Sadly evangelicals in the last half-century have often acquiesced in this neutrality idea. It was not always the case. The Clapham Circle, for example, believed and acted upon the indivisibility of public action and private conviction and their achievements are now legendary. A little-known illustration of this occurs in two commemorative plaques in Magdalene College chapel, Cambridge. The one honours David Brown, the other Robert Grant. David was to become the inspiration for Haileybury School which aimed at reforming the Indian civil service. Robert and his older brother, Charles, entered Magdalene in 1795, the former to become the Governor of Bombay, the latter Lord Glenelg, Palmerston’s colonial secretary. Their historical contexts are best understood by starting with Charles Simeon who, three months after his arrival at King’s College in 1779, came to an assurance of salvation. By then William Wilberforce had finished at St. Johns and was setting out on his brilliant parliamentary career. He too would be converted but not until 1785.

Meanwhile, thousands of miles away the worldly ambitions and lifestyle of a young Scottish couple, employees of the British East India Company (BEIC) in north India, had been shattered by the sudden death of their two young daughters. Charles Grant, their father, was almost undone by the experience, but his wife despite her own grief found comfort in God sufficient for both. Sustained by this he too came to a living faith. In 1778 & 1779 the birth of two sons, Charles jnr and Robert, afforded them a double comfort.

But this is to anticipate. Charles Grant himself had been raised in adversity. He was named Charles, for example, after Bonnie Prince Charlie in whose cause, hours after his birth, his father was killed at Culloden Moor. It was a poor prospect for the boy. However, a kind merchant friend in London procured him a place in the service of the BEIC. His subsequent conversion heightened his earlier concerns about his own and his countrymen’s behaviour in India. Corruption was rife; the natives were shown little respect or humanity. He wondered too why the company excluded Christian missionaries. Hadn’t the gospel liberated England and Scotland? Why should it not liberate Hindu India?

He then met David Brown in Calcutta. Brown had earlier come to faith under Charles Simeon’s (left) teaching in Holy Trinity church as a young Magdalene student (1782). In November 1785, at Simeon’s suggestion, Brown took ship for India. His mentor and father-in-God had found a way to circumvent company policy: he would send young evangelicals as company chaplains - who could then influence Indians also!

A year later he and Charles Grant wrote a letter called ‘A Proposal for establishing a Protestant mission in Bengal and Bahar’ and sent it to Simeon in Cambridge. It signalled the start of a relentless pressure to change British attitudes in India. Wilberforce and his friends took up their cause. The Clapham Circle in London aimed not only to abolish slavery but to ‘reform manners’ as much in India as in England. Charles Grant later joined them himself, by now a senior director of the BEIC. So great was their combined influence that by 1830, a Clapham associate, William Bentinck,(right) was appointed Governor General of India. Heathen practices such as suttee and infanticide were abolished and western education, technology, criminal justice introduced – and Christian missions encouraged.

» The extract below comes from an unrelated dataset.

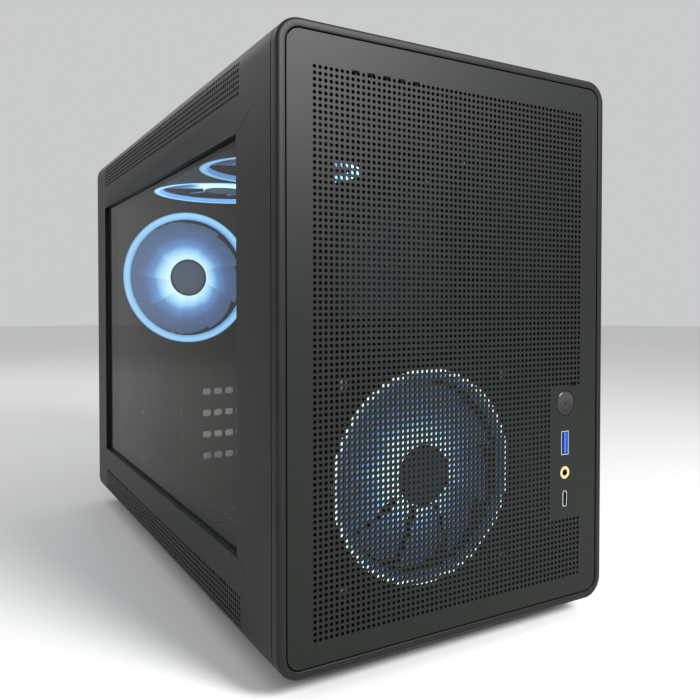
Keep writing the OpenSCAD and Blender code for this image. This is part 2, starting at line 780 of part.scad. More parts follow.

Given the connection with Simeon it was hardly surprising that the Grant boys should be sent not just to Cambridge but to David Brown’s old college, Magdalene. What remains significant for us today, however, surrounded as we are by the assumption that politics can be religiously neutral, is their subsequent careers. They too became involved in public life and continued the tradition of their illustrious father and his friends who changed the course of Indian history. It is a tradition we desperately need to recover today and an example, if imitated, which could change western history also.